• _Exercise instructions_
Make an exact copy of the listing below.

►

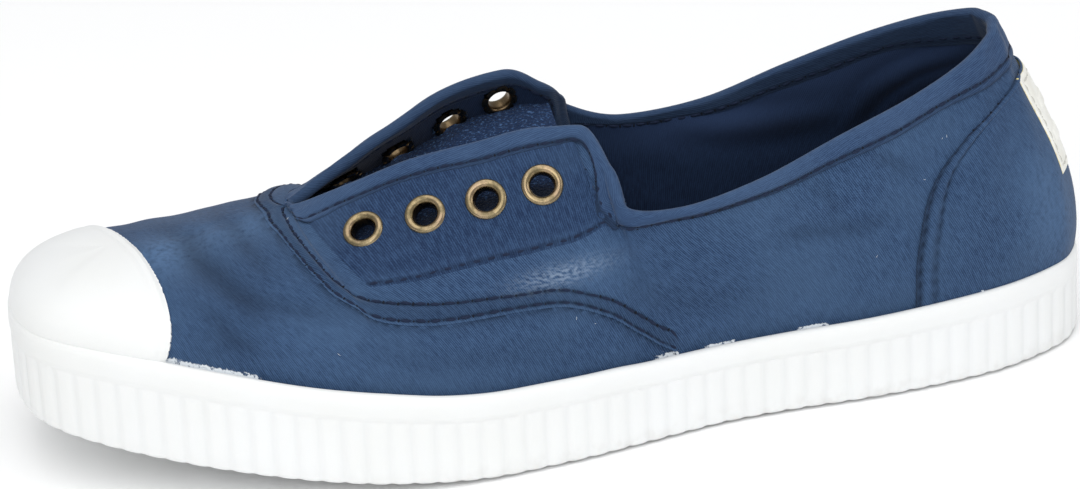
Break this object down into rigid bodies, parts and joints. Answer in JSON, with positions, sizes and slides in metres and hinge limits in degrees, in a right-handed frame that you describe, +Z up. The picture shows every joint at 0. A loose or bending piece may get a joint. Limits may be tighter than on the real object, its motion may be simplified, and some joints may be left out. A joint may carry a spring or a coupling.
{
  "type": "canvas sneaker",
  "caption": "Low laceless canvas sneaker, left foot, hollow upper with elastic gusset, metal eyelets, rubber toe cap, rubber sidewall and treaded sole.",
  "frame": {"origin": "on the floor, in the middle of the shoe's length and of its whole width", "axes": "+Y runs from the toe to the heel, +X to the outer (lateral) side of a left shoe, +Z up from the floor"},
  "size_m": [0.0962, 0.2584, 0.0796],
  "materials": {
    "canvas": "washed navy cotton twill with visible diagonal weave, tone-on-tone stitching",
    "elastic": "dark navy elastic web with a looped, terry-like face",
    "rubber": "matt white vulcanised rubber",
    "brass": "antique brass with worn bright rims",
    "lining": "dark navy cotton lining",
    "patch": "off-white label with a yellowed raw edge, plain raised bars"
  },
  "bodies": {
    "root": {"outsole": "rubber", "foxing": "rubber", "insole": "lining", "upper": "canvas", "toe_cap": "rubber", "heel_patch": "patch", "elastic_gusset": "elastic", "eyelet_lateral_1": "brass", "eyelet_lateral_2": "brass", "eyelet_lateral_3": "brass", "eyelet_lateral_4": "brass", "eyelet_medial_1": "brass", "eyelet_medial_2": "brass", "eyelet_medial_3": "brass", "eyelet_medial_4": "brass"}
  },
  "joints": []
}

◄

• _Written solution_
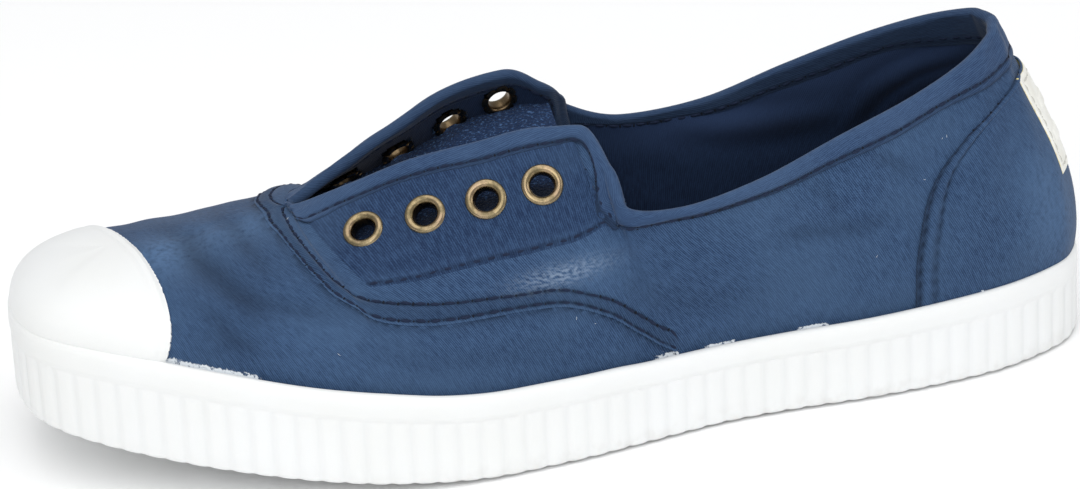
Break this object down into rigid bodies, parts and joints. Answer in JSON, with positions, sizes and slides in metres and hinge limits in degrees, in a right-handed frame that you describe, +Z up. The picture shows every joint at 0. A loose or bending piece may get a joint. Limits may be tighter than on the real object, its motion may be simplified, and some joints may be left out. A joint may carry a spring or a coupling.
{
  "type": "canvas sneaker",
  "caption": "Low laceless canvas sneaker, left foot, hollow upper with elastic gusset, metal eyelets, rubber toe cap, rubber sidewall and treaded sole.",
  "frame": {"origin": "on the floor, in the middle of the shoe's length and of its whole width", "axes": "+Y runs from the toe to the heel, +X to the outer (lateral) side of a left shoe, +Z up from the floor"},
  "size_m": [0.0962, 0.2584, 0.0796],
  "materials": {
    "canvas": "washed navy cotton twill with visible diagonal weave, tone-on-tone stitching",
    "elastic": "dark navy elastic web with a looped, terry-like face",
    "rubber": "matt white vulcanised rubber",
    "brass": "antique brass with worn bright rims",
    "lining": "dark navy cotton lining",
    "patch": "off-white label with a yellowed raw edge, plain raised bars"
  },
  "bodies": {
    "root": {"outsole": "rubber", "foxing": "rubber", "insole": "lining", "upper": "canvas", "toe_cap": "rubber", "heel_patch": "patch", "elastic_gusset": "elastic", "eyelet_lateral_1": "brass", "eyelet_lateral_2": "brass", "eyelet_lateral_3": "brass", "eyelet_lateral_4": "brass", "eyelet_medial_1": "brass", "eyelet_medial_2": "brass", "eyelet_medial_3": "brass", "eyelet_medial_4": "brass"}
  },
  "joints": []
}